Medica's executives advocated for the state or federal government to help. A risk pool for the sickest people who use the most health care resources could relieve pressures on insurers; Iowa, for example, has a single patient with has medical costs of about $1 million a month. A reinsurance program that could help pay for people with unusually high claims could also help. And they wanted assurance that cost-sharing payments made by the federal government to defray out-of-pocket costs for lower-income people, which have become a political football, would be paid in 2018.

So far, they have not gotten what they sought. This week, in an interview with the Economist, President Trump once again threatened to stop paying the cost-sharing reductions.

“You know when people say, 'Oh, Obamacare is so wonderful,' there is no Obamacare, it’s dead,” Trump said. “Plus we’re subsidizing it and we don’t have to subsidize it. You know, if I ever stop wanting to pay the subsidies, which I will.”

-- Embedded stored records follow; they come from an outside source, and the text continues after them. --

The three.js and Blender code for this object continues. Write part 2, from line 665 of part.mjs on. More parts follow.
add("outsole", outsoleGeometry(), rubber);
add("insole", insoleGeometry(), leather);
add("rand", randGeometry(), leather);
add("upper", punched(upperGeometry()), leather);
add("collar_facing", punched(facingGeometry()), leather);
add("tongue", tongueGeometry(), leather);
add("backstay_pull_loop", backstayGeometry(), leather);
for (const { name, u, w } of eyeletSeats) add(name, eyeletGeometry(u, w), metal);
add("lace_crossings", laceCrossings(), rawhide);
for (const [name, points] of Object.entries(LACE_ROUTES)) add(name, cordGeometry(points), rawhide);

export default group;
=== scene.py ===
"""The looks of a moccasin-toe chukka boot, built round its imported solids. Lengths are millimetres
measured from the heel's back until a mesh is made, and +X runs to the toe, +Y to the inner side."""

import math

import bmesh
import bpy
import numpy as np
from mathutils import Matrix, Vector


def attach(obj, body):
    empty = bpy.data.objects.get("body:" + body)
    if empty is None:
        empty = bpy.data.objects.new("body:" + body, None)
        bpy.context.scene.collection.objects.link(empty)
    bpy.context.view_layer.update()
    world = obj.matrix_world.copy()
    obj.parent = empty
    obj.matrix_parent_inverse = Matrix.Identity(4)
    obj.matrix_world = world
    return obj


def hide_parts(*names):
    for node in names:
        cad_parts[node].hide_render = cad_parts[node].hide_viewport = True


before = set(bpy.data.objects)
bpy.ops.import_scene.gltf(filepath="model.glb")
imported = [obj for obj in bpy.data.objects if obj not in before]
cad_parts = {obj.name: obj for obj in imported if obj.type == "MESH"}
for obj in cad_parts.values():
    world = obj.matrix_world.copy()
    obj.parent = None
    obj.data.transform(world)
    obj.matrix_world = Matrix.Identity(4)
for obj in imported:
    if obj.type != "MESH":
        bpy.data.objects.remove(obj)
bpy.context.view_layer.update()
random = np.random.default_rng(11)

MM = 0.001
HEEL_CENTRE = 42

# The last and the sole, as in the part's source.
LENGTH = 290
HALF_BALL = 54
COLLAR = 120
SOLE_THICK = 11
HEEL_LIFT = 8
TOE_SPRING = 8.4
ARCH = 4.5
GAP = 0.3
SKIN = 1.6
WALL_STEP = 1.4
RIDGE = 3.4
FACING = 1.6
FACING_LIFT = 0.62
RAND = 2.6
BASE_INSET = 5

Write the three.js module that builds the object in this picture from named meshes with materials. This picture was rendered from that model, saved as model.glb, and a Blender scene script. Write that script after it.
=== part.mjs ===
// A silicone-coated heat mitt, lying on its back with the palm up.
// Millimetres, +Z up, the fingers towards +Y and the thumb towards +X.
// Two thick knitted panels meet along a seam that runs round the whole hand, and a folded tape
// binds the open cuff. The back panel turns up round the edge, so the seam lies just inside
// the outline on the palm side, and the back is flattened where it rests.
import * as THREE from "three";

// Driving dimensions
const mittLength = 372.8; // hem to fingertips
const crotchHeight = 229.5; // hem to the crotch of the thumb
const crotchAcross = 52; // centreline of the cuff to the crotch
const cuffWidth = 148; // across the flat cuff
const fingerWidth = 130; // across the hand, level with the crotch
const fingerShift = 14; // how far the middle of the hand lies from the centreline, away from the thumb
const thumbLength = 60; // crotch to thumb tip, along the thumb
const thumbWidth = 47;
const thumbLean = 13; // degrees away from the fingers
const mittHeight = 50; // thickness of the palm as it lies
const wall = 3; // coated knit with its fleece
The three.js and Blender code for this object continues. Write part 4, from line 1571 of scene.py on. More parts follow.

Uncertainty takes its toll

Last week, Medica warned that it might have to withdraw from Iowa completely — a move that could leave the vast majority of the state without any options. This week, Aetna announced it would pull out of Nebraska, leaving Medica as the only organization selling plans on the marketplace.

“Our goal is to be in these communities, and the interesting thing of being a nimble, regional health plan is we're kind of agile and nimble in terms of going with the punches,” Naylor said. “Who would have thought a month ago, we'd be sitting here?”

In Nebraska, where Medica has more than 36,000 individual members, executives aren't making the same ominous threats as they are in Iowa. A Blue Cross Blue Shield plan is selling insurance off the exchange this year.

“We want to stay on,” Naylor said. “Their state legislature is committed to a market that's actually working well right now.”

But behind that desire is a flurry of activity. Naylor said the company is gaming out all kinds of different scenarios — “variations on variations” — as the company tries to assess what its premiums would need to be under different conditions.

On the ground in the state, things are also uncertain. The director of the Nebraska department of insurance, Bruce R. Ramge, sent out a cautionary notice after the Aetna announcement, noting that as of now, no companies have committed to selling individual insurance plans next year.

“If no companies sell on the exchange, people who previously had subsidies may not be able to obtain them.  Those individuals would have to turn to plans sold off of the exchange to satisfy the individual mandate,” Ramge wrote. “If no insurer were selling on or off of the exchange in the individual market, the individual would not be subject to the individual mandate.”

Chance McElhaney, the spokesman for the Iowa Insurance Division, said that the individual market has been a money-losing business for insurers, and Medica's concerns need to be addressed by Congress. “This is causing significant angst among Iowa consumers who depend on the individual market for health coverage,” McElhaney said in an email.

Over the next two months, Trump's statement that Obamacare is exploding could become a self-fulfilling prophesy, due in part to uncertainties that the White House and Congress have thus far refused to resolve. Many health policy experts expect to see more insurers withdraw from states, curtail their participation or raise their rates. The possible repercussion of one insurer leaving could be an amplification of risk for those that remain, since they will almost certainly inherit members that their competitors found financially challenging.

“The risk that in Iowa or somewhere else you have counties with no coverage, no insurers participating, is real and I think it's reasonably likely in 2018,” said Caroline Pearson, a senior vice president at Avalere Health. “The ACA doesn’t have a solution for that situation.”